The focus of the research in this study is the techniques utilized by filmmakers from the classical and 'New Hollywood' eras of filmmaking. Towards this end, this study will examine the literature in this areas of inquiry.

Classical Hollywood Cinema & Narrative

The work of David Bordell (nd) examines classical Hollywood cinema and states that there are three views of narrative that are distinct from one another in that a narrative can be "studied as representation, how it refers to or signifies a world or body of ideas" and he states this could be referred to as 'semantics' of narrative which is exampled in the majority of studies on characterization or realism. As well a narrative can be viewed as a structure in the way its "components combine to create a distinctive whole." (Bordwell, nd, p. 17)

Narrative can be also studied according to Bordwell as an art "a dynamic process of presenting a story to a perceiver." (nd, p. 18) Bordwell states that this "would embrace considerations of source, function, and effect; the temporal progress of information or action and concepts like the 'narrator'." (nd, p. 18)

Classical Hollywood film is reported by Bordwell to present "psychologically defined individuals who struggle to solve a clear-cut problem or to attain specific goals" involving conflict between characters or with circumstances external to themselves and the story concluding with a victory that is decisive or a clear defeat or somehow otherwise resolved but always with an identified problem resulting in "clear achievement or nonachievement of the goals." (Bordwell, nd, p. 18) The principal causal agency in classical Hollywood film is therefore the character who is a distinctive individual "endowed with an evident, consistent batch of traits, qualities and behaviors." (Bordwell, nd, p. 18)

The work of Michael Kokonis writes in the work entitled "Postmodernism, Hyperreality and the Hegemony of Spectacle in New Hollywood: The Case of the Truman Show" that due to the tendency of individuals to adhere to tradition that in the view of films that "we tend to look for those classical values of 'development', 'coherence', and 'unity' in narratives however, what is found are "disappointments that narrative plots become thinner, that characters are reduced to one-dimensional stereotypes and that action is carried through by loosely-linked sequences, built around spectacular stunts, dazzling stars and special effects." (Kokonis,, p. 1)

Specifically the work of Buckland (p.166) reports that "Narrative complexity is sacrificed on the altar of spectacle as today's blockbusters turn out to be nothing but calculated exercises in profit-making, all high-concept, high-gloss and pure show." (Kokonis,, p. 1) Kokonis states that there have been "similar cries of warning about the loss of narrative integrity to cinematic spectacle…voiced at different periods usually at times of crisis or change in the history of the American cinema." ( p.1)

New Hollywood & Narrative

Kokonis writes that it is important to understand the changes that are dramatic in nature that the film industry in the United States has transversed through since World War II and which "culminated to a point of radical transformation in the post-1975 period, which has eventually come to beset warrant the term 'New Hollywood'. (Kokonis, p. 1) Bordwell notes that there is a debate centered on the term 'New Hollywood' but has been settled upon as the post-1975 era when the blockbuster mentality transformed the industry.

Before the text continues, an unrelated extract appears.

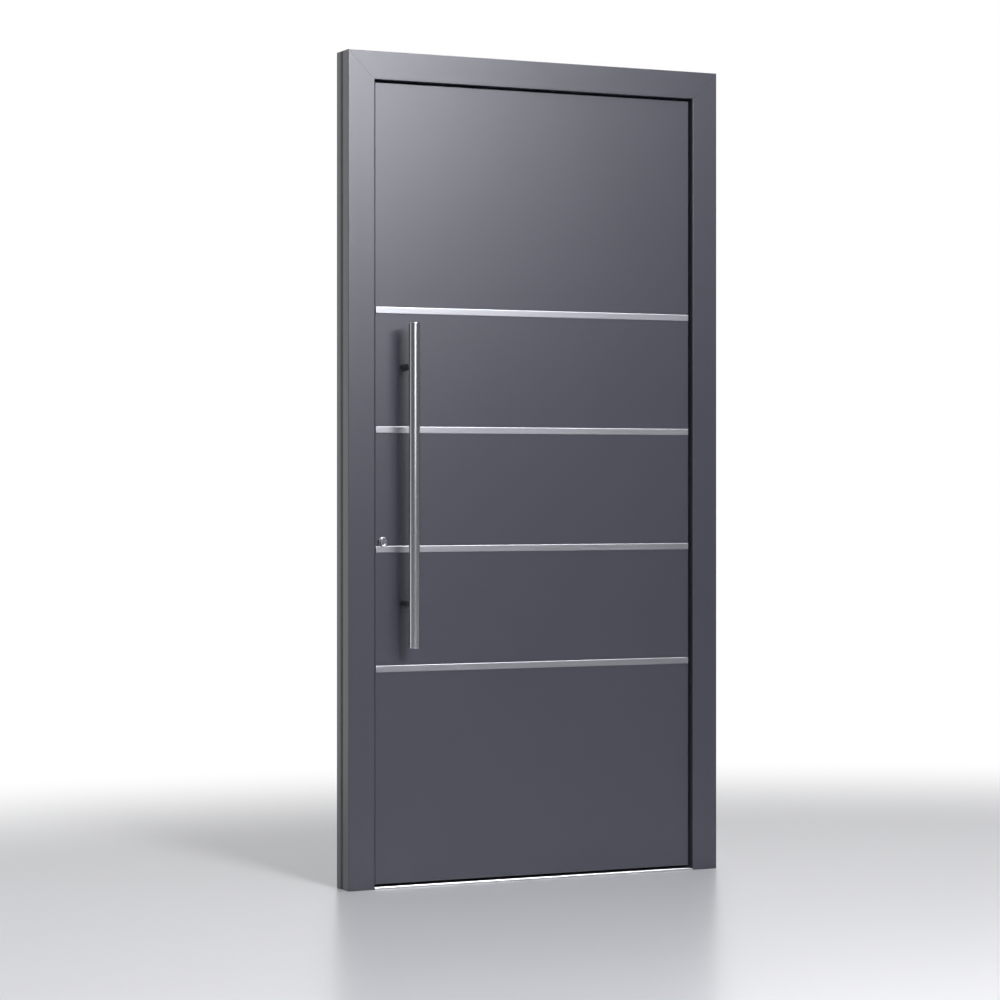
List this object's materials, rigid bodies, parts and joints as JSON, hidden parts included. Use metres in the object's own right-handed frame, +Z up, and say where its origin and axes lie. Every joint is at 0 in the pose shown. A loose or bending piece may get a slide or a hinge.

Kokonis notes that there were similar protests concerning the loss of narrative integrity for example the displacement of classicism by the baroque style which served to mark what was the end of the classical cinema's "pure phrase." (Kokonis, nd, p.1)

Dissatisfaction was also expressed in the late 1970s at the time when Jaws (1975) and Star Wars (1977) cited the re-orientation of Hollywood's "aesthetic, cultural and industrial….towards movies with more emphasis on special effects and cinematic spectacle." (Kramer, 301 cited in Kokonis, p. 1) It was noted that stories were no longer refined but were instead "spicing up concepts, refining gimmicks, making sure there are no complexities to fur our tongue when it came to spreading word of mouth." (Kokonis, nd, p.1)

Kokonis writes that it is the opinion of Warren Buckland that these arguments concerning the loss of narrative are "overstated and attempts to reverse the 'unhelpful and hostile evaluative stance' critics hold towards the blockbuster. The argument of Buckland, in part is that "historical poetics can account for the popularity of movies with such a broad appeal (and allows us to take them seriously as aesthetic, cultural objects)" because as stated by Buckland "especially because movies are examined in terms of their individuality, including their response to their historical moment, in which style and composition respond to the historical questions posed in the culture in which the film is made" (168-169 cited in Kokonis, nd, p.1)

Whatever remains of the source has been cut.